CAD and scene scripts:
......

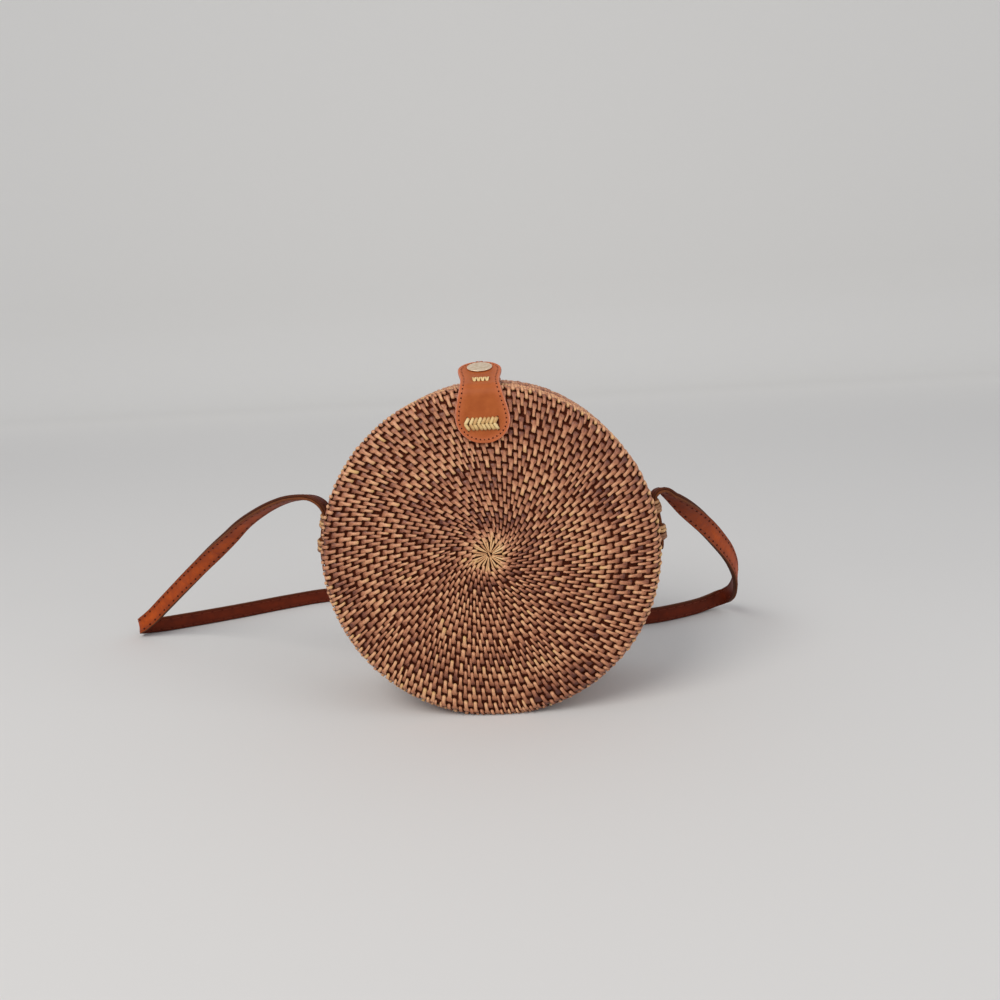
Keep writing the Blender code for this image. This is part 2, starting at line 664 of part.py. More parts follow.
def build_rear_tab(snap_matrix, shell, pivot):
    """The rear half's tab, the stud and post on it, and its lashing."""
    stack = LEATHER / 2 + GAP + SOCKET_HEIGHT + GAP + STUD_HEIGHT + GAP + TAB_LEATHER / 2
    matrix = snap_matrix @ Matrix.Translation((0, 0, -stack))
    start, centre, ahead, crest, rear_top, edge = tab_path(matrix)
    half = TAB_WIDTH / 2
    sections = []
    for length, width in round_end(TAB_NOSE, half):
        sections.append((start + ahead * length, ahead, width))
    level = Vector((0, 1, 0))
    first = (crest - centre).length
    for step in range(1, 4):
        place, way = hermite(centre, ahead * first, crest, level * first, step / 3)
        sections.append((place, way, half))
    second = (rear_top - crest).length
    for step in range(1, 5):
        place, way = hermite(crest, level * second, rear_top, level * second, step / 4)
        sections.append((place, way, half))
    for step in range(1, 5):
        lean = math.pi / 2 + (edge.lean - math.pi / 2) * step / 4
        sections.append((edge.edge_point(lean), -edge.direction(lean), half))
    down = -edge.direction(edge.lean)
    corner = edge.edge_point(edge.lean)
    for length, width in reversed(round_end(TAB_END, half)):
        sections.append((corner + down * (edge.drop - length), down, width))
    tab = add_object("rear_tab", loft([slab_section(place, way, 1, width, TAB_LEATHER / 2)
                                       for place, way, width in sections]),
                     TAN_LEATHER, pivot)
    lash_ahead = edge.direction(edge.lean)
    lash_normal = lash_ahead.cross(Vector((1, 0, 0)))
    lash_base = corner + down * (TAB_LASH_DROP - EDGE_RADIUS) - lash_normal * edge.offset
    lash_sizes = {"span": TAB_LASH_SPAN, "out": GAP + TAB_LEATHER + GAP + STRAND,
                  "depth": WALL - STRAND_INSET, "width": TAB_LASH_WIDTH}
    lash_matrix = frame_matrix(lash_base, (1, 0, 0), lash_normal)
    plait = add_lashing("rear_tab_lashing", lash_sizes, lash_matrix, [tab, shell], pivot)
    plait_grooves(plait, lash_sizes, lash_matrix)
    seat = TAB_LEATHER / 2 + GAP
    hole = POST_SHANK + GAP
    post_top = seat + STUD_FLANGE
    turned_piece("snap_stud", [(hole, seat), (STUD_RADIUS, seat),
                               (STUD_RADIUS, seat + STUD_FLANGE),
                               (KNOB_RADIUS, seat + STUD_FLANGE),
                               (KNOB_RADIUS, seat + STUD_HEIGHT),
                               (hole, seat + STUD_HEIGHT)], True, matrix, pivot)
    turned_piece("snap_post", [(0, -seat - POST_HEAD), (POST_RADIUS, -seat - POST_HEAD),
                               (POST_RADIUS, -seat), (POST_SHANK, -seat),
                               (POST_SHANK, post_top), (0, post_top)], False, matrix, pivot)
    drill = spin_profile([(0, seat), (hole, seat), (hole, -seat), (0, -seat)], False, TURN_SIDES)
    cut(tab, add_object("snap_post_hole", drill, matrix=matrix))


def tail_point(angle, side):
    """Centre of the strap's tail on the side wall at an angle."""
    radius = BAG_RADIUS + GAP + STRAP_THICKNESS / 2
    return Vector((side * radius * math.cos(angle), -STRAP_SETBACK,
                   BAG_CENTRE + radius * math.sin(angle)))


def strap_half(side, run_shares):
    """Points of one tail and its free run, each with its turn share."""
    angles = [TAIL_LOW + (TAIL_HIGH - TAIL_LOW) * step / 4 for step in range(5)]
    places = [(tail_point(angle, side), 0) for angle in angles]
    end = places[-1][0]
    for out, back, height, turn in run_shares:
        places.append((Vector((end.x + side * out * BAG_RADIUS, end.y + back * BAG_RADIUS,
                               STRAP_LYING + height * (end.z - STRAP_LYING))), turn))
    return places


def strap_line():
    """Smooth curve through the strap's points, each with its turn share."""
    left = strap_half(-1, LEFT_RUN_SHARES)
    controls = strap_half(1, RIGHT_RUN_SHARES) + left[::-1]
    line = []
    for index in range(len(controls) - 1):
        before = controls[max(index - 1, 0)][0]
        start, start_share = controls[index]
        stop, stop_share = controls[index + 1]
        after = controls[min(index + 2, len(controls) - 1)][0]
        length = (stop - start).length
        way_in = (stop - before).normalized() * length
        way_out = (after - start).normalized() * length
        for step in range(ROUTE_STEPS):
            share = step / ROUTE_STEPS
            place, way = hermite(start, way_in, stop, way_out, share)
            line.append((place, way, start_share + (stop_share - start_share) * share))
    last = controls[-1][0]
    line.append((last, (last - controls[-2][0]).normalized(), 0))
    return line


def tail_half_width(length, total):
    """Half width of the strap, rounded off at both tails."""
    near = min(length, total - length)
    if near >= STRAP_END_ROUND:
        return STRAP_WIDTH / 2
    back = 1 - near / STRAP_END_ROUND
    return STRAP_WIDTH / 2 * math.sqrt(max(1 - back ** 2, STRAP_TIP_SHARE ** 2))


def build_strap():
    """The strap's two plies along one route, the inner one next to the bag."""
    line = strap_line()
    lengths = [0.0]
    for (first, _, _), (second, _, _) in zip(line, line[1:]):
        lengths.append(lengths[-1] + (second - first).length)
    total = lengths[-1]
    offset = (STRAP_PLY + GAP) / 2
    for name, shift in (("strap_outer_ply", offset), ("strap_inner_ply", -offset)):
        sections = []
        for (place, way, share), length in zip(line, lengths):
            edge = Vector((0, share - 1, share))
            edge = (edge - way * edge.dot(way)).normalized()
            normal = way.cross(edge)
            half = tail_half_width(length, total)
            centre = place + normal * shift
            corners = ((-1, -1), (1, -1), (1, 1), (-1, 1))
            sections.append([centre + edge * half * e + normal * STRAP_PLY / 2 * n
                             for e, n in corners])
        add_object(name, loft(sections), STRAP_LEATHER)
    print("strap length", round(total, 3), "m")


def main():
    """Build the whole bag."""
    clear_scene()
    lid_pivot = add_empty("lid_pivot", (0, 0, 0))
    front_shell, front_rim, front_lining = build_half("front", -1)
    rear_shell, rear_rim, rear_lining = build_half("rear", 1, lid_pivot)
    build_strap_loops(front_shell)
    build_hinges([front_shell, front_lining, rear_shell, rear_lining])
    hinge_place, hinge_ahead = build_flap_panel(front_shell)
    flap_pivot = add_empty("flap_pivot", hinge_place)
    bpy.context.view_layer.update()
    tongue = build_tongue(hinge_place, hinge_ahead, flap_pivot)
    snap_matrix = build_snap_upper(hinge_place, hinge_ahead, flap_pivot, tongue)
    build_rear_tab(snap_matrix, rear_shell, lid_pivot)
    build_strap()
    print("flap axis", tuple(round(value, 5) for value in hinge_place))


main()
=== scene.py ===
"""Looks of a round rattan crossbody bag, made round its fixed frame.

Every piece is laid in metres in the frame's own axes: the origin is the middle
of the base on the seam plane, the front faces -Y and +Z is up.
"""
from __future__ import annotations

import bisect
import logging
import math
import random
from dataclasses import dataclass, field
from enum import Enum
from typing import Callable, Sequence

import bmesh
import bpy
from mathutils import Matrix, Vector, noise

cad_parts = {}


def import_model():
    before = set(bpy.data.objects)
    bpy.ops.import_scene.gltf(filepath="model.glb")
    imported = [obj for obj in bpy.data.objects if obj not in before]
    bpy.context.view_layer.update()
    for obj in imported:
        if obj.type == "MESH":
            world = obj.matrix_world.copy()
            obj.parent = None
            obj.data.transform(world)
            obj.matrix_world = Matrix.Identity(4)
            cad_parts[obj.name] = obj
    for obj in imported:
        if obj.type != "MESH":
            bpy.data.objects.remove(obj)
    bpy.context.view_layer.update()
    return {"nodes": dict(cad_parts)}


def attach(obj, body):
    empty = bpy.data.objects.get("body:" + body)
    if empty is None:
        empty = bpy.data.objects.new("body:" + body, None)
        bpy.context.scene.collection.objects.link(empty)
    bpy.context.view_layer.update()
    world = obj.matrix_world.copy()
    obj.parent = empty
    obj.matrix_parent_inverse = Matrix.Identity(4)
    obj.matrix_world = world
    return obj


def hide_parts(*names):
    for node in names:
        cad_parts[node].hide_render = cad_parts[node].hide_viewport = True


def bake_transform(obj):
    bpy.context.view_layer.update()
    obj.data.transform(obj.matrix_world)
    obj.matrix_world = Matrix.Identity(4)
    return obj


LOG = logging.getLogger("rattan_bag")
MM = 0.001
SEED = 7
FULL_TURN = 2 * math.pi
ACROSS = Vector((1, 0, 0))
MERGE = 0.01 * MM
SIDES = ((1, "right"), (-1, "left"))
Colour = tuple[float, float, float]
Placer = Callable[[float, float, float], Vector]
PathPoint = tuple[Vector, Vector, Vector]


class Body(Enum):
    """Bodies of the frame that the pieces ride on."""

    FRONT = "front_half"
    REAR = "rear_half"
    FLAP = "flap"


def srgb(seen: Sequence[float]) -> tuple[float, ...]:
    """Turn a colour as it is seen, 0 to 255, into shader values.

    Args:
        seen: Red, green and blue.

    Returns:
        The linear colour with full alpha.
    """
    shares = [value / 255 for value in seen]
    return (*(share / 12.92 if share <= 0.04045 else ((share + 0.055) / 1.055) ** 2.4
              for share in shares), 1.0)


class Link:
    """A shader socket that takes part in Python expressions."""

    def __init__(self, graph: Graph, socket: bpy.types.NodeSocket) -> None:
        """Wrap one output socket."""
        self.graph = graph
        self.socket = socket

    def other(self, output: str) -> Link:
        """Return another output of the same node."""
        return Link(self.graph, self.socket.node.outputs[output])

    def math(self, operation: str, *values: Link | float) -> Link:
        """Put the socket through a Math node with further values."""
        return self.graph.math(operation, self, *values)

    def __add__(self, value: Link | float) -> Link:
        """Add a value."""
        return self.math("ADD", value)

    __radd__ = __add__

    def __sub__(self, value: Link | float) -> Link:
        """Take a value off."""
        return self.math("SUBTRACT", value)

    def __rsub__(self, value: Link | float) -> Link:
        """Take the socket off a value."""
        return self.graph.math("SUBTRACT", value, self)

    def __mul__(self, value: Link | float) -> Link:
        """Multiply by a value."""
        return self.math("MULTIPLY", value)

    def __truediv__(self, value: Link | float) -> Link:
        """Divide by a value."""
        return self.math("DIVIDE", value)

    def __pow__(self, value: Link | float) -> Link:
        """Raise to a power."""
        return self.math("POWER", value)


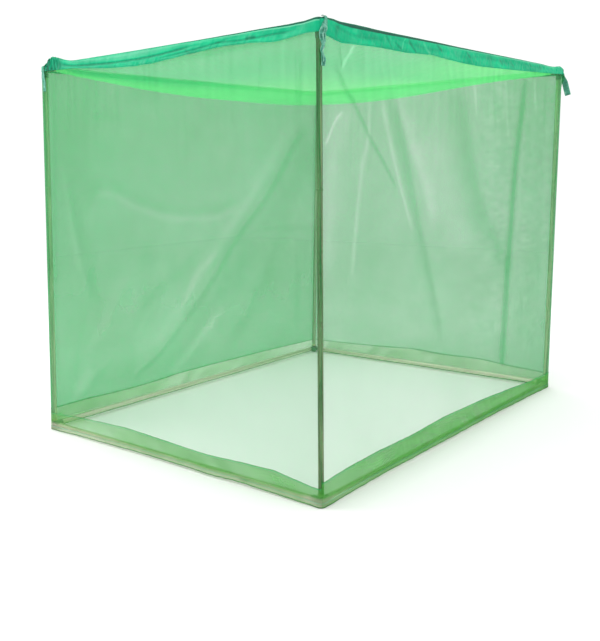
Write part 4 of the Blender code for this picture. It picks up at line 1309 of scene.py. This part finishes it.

......

■ **Do this**: Above are the lines; repeat exactly the ones from the line containing "corners = ((-1, -1), (1, -1), (1, 1), (-1, 1))" down to the line containing "obj.parent = None", both inclusive.

■ **The response**:
            corners = ((-1, -1), (1, -1), (1, 1), (-1, 1))
            sections.append([centre + edge * half * e + normal * STRAP_PLY / 2 * n
                             for e, n in corners])
        add_object(name, loft(sections), STRAP_LEATHER)
    print("strap length", round(total, 3), "m")


def main():
    """Build the whole bag."""
    clear_scene()
    lid_pivot = add_empty("lid_pivot", (0, 0, 0))
    front_shell, front_rim, front_lining = build_half("front", -1)
    rear_shell, rear_rim, rear_lining = build_half("rear", 1, lid_pivot)
    build_strap_loops(front_shell)
    build_hinges([front_shell, front_lining, rear_shell, rear_lining])
    hinge_place, hinge_ahead = build_flap_panel(front_shell)
    flap_pivot = add_empty("flap_pivot", hinge_place)
    bpy.context.view_layer.update()
    tongue = build_tongue(hinge_place, hinge_ahead, flap_pivot)
    snap_matrix = build_snap_upper(hinge_place, hinge_ahead, flap_pivot, tongue)
    build_rear_tab(snap_matrix, rear_shell, lid_pivot)
    build_strap()
    print("flap axis", tuple(round(value, 5) for value in hinge_place))


main()
=== scene.py ===
"""Looks of a round rattan crossbody bag, made round its fixed frame.

Every piece is laid in metres in the frame's own axes: the origin is the middle
of the base on the seam plane, the front faces -Y and +Z is up.
"""
from __future__ import annotations

import bisect
import logging
import math
import random
from dataclasses import dataclass, field
from enum import Enum
from typing import Callable, Sequence

import bmesh
import bpy
from mathutils import Matrix, Vector, noise

cad_parts = {}


def import_model():
    before = set(bpy.data.objects)
    bpy.ops.import_scene.gltf(filepath="model.glb")
    imported = [obj for obj in bpy.data.objects if obj not in before]
    bpy.context.view_layer.update()
    for obj in imported:
        if obj.type == "MESH":
            world = obj.matrix_world.copy()
            obj.parent = None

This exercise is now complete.